* Data provided:
-- Start --

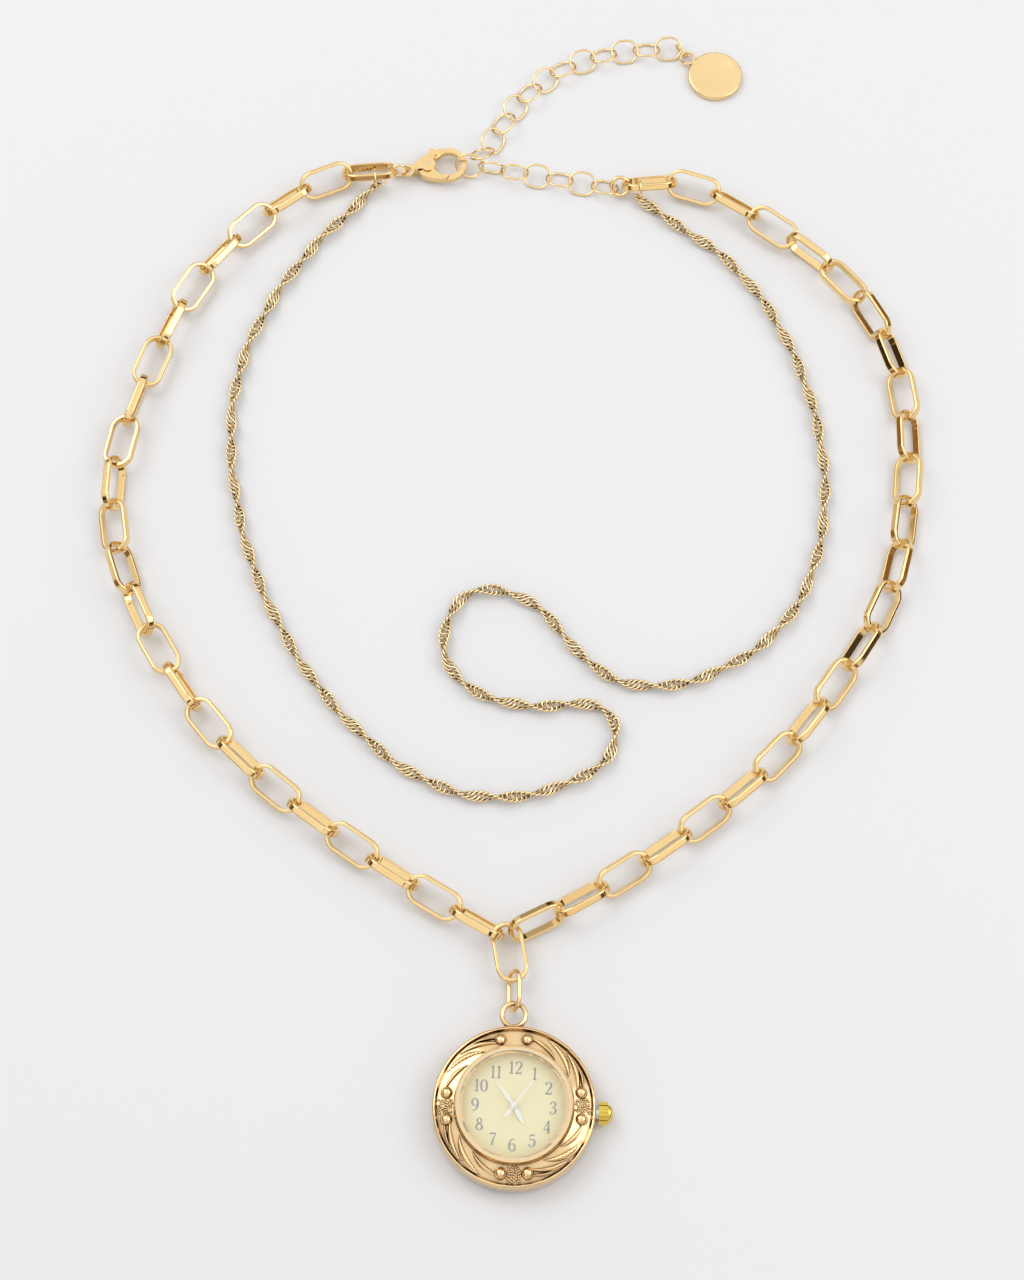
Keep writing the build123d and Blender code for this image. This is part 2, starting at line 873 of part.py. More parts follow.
# Motion work under the dial: minute wheel and hour wheel
with BuildPart() as minute_wheel:
    stud_bottom = plate_top - plate_thickness / 4
    add(cylinder(motion_place, arbor_radius - arbor_play, stud_bottom, dial_bottom - wheel_spacing))
    add(
        toothed_disc(
            motion_place,
            motion_teeth,
            pitch_radius(motion_teeth, cannon_leaves, motion_reach),
            motion_level,
            wheel_thickness,
        )
    )
    add(
        toothed_disc(
            motion_place,
            motion_leaves,
            pitch_radius(motion_leaves, hour_teeth, motion_reach),
            motion_level + wheel_thickness,
            wheel_thickness + wheel_spacing,
        )
    )
minute_wheel.part.label = "minute_wheel"
export_step(minute_wheel.part, "parts/minute_wheel.step")

with BuildPart() as hour_wheel:
    add(
        toothed_disc(
            centre_place,
            hour_teeth,
            pitch_radius(hour_teeth, motion_leaves, motion_reach),
            hour_level,
            wheel_thickness,
        )
    )
    add(cylinder(centre_place, hour_tube_radius, hour_level, hour_hand_bottom))
    with BuildSketch(level(hour_level)):
        Circle(hour_tube_bore)
    extrude(amount=hour_hand_bottom - hour_level, mode=Mode.SUBTRACT)
hour_wheel.part.label = "hour_wheel"
export_step(hour_wheel.part, "parts/hour_wheel.step")

# Dial: an enamelled brass disc with two feet pressed into the plate
with BuildPart() as dial:
    with BuildSketch(level(dial_bottom)):
        Circle(dial_radius)
        Circle(hour_tube_radius + centre_play, mode=Mode.SUBTRACT)
    extrude(amount=dial_thickness)
    with BuildSketch(level(dial_bottom)):
        with Locations(*dial_foot_places):
            Circle(dial_foot_radius)
    extrude(amount=-motion_height - plate_thickness / 2)
dial.part.label = "dial"
export_step(dial.part, "parts/dial.step")

# Hands: stamped strips on hubs, at the time in which the watch was laid down


def hand_plane(height, clock_angle):
    """A plane at a height whose x points where a hand points."""
    return Plane.XY.rotated((0, 0, 90 - clock_angle)).offset(height)


def lance(length, width):
    """Outline of a lance-shaped hand along x."""
    upper = [(along * length, across * width / 2) for along, across in lance_shares]
    lower = [(x, -y) for x, y in reversed(upper)]
    return upper + lower


with BuildPart() as hour_hand:
    with BuildSketch(hand_plane(hour_hand_bottom, hour_hand_angle)):
        Polygon(*lance(hour_hand_length, hour_hand_width), align=None)
        Circle(hour_tube_bore + hub_rim)
        Circle(hour_tube_bore, mode=Mode.SUBTRACT)
    extrude(amount=hand_thickness)
hour_hand.part.label = "hour_hand"
export_step(hour_hand.part, "parts/hour_hand.step")

with BuildPart() as minute_hand:
    with BuildSketch(hand_plane(minute_hand_bottom, minute_hand_angle)):
        Polygon(*lance(minute_hand_length, minute_hand_width), align=None)
        Circle(cannon_radius + hub_rim / 2)
        Circle(centre_arbor_radius + centre_play, mode=Mode.SUBTRACT)
    extrude(amount=hand_thickness)
minute_hand.part.label = "minute_hand"
export_step(minute_hand.part, "parts/minute_hand.step")

with BuildPart() as second_hand:
    with BuildSketch(hand_plane(second_hand_bottom, second_hand_angle)):
        with Locations(((second_hand_length - second_hand_tail) / 2, 0)):
            Rectangle(second_hand_length + second_hand_tail, second_hand_width)
        with Locations((-second_hand_tail * second_hand_pad_place_share, 0)):
            SlotOverall(second_hand_tail * second_hand_pad_share, 2 * second_hand_width)
        Circle(hub_rim)
    extrude(amount=hand_thickness)
second_hand.part.label = "second_hand"
export_step(second_hand.part, "parts/second_hand.step")

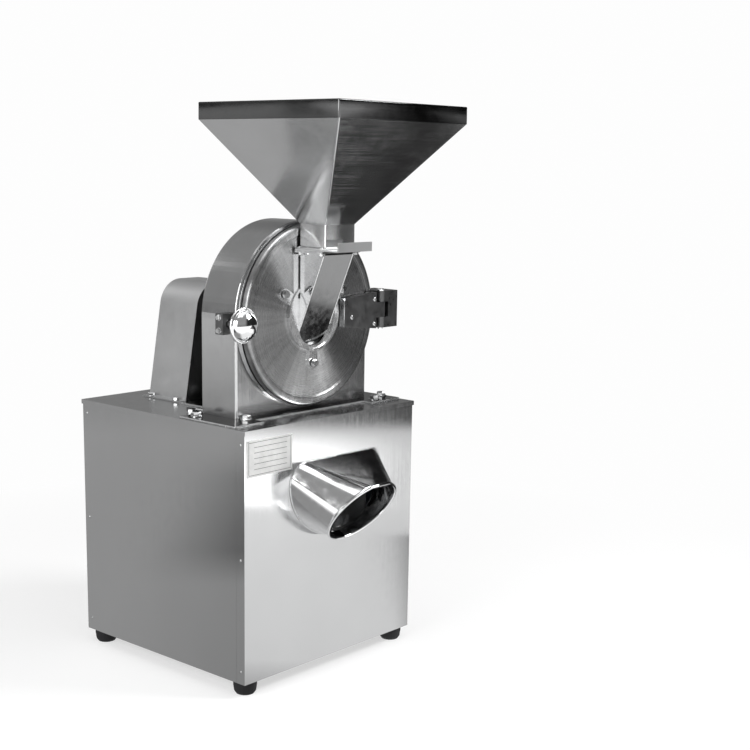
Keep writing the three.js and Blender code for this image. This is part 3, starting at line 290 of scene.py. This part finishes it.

-- End --

Reproduce each record exactly, leaving nothing out.

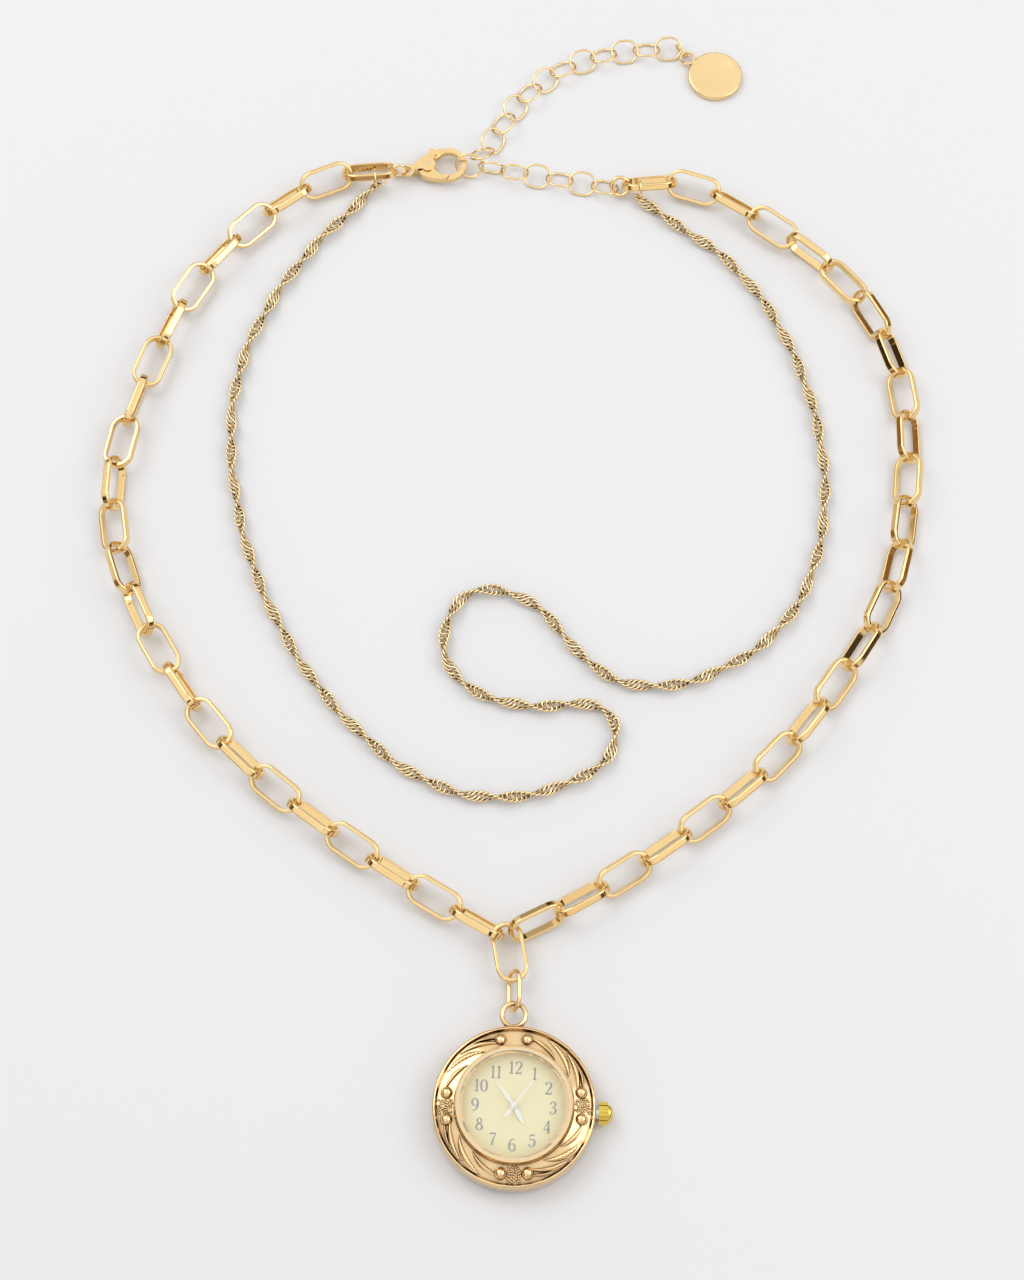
Keep writing the build123d and Blender code for this image. This is part 2, starting at line 873 of part.py. More parts follow.
# Motion work under the dial: minute wheel and hour wheel
with BuildPart() as minute_wheel:
    stud_bottom = plate_top - plate_thickness / 4
    add(cylinder(motion_place, arbor_radius - arbor_play, stud_bottom, dial_bottom - wheel_spacing))
    add(
        toothed_disc(
            motion_place,
            motion_teeth,
            pitch_radius(motion_teeth, cannon_leaves, motion_reach),
            motion_level,
            wheel_thickness,
        )
    )
    add(
        toothed_disc(
            motion_place,
            motion_leaves,
            pitch_radius(motion_leaves, hour_teeth, motion_reach),
            motion_level + wheel_thickness,
            wheel_thickness + wheel_spacing,
        )
    )
minute_wheel.part.label = "minute_wheel"
export_step(minute_wheel.part, "parts/minute_wheel.step")

with BuildPart() as hour_wheel:
    add(
        toothed_disc(
            centre_place,
            hour_teeth,
            pitch_radius(hour_teeth, motion_leaves, motion_reach),
            hour_level,
            wheel_thickness,
        )
    )
    add(cylinder(centre_place, hour_tube_radius, hour_level, hour_hand_bottom))
    with BuildSketch(level(hour_level)):
        Circle(hour_tube_bore)
    extrude(amount=hour_hand_bottom - hour_level, mode=Mode.SUBTRACT)
hour_wheel.part.label = "hour_wheel"
export_step(hour_wheel.part, "parts/hour_wheel.step")

# Dial: an enamelled brass disc with two feet pressed into the plate
with BuildPart() as dial:
    with BuildSketch(level(dial_bottom)):
        Circle(dial_radius)
        Circle(hour_tube_radius + centre_play, mode=Mode.SUBTRACT)
    extrude(amount=dial_thickness)
    with BuildSketch(level(dial_bottom)):
        with Locations(*dial_foot_places):
            Circle(dial_foot_radius)
    extrude(amount=-motion_height - plate_thickness / 2)
dial.part.label = "dial"
export_step(dial.part, "parts/dial.step")

# Hands: stamped strips on hubs, at the time in which the watch was laid down


def hand_plane(height, clock_angle):
    """A plane at a height whose x points where a hand points."""
    return Plane.XY.rotated((0, 0, 90 - clock_angle)).offset(height)


def lance(length, width):
    """Outline of a lance-shaped hand along x."""
    upper = [(along * length, across * width / 2) for along, across in lance_shares]
    lower = [(x, -y) for x, y in reversed(upper)]
    return upper + lower


with BuildPart() as hour_hand:
    with BuildSketch(hand_plane(hour_hand_bottom, hour_hand_angle)):
        Polygon(*lance(hour_hand_length, hour_hand_width), align=None)
        Circle(hour_tube_bore + hub_rim)
        Circle(hour_tube_bore, mode=Mode.SUBTRACT)
    extrude(amount=hand_thickness)
hour_hand.part.label = "hour_hand"
export_step(hour_hand.part, "parts/hour_hand.step")

with BuildPart() as minute_hand:
    with BuildSketch(hand_plane(minute_hand_bottom, minute_hand_angle)):
        Polygon(*lance(minute_hand_length, minute_hand_width), align=None)
        Circle(cannon_radius + hub_rim / 2)
        Circle(centre_arbor_radius + centre_play, mode=Mode.SUBTRACT)
    extrude(amount=hand_thickness)
minute_hand.part.label = "minute_hand"
export_step(minute_hand.part, "parts/minute_hand.step")

with BuildPart() as second_hand:
    with BuildSketch(hand_plane(second_hand_bottom, second_hand_angle)):
        with Locations(((second_hand_length - second_hand_tail) / 2, 0)):
            Rectangle(second_hand_length + second_hand_tail, second_hand_width)
        with Locations((-second_hand_tail * second_hand_pad_place_share, 0)):
            SlotOverall(second_hand_tail * second_hand_pad_share, 2 * second_hand_width)
        Circle(hub_rim)
    extrude(amount=hand_thickness)
second_hand.part.label = "second_hand"
export_step(second_hand.part, "parts/second_hand.step")

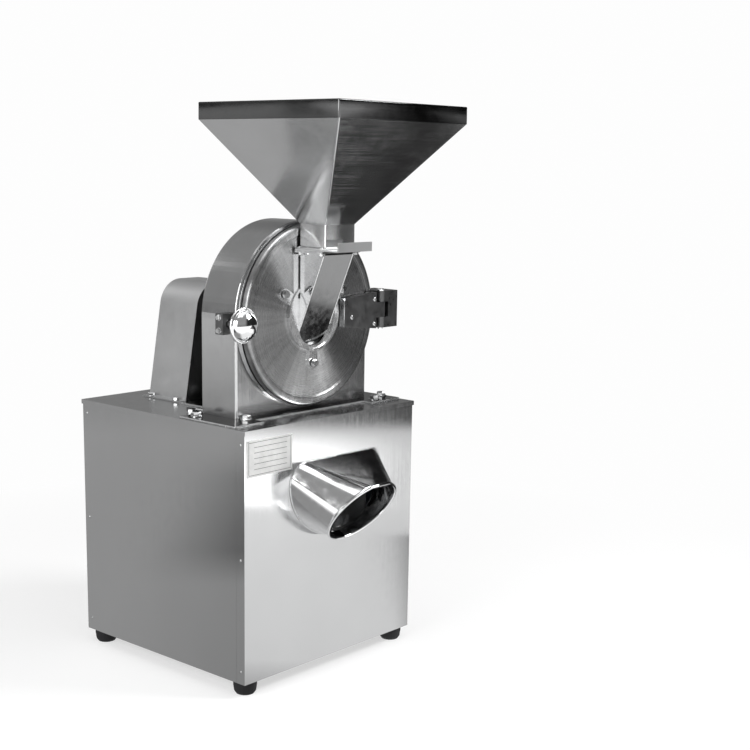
Keep writing the three.js and Blender code for this image. This is part 3, starting at line 290 of scene.py. This part finishes it.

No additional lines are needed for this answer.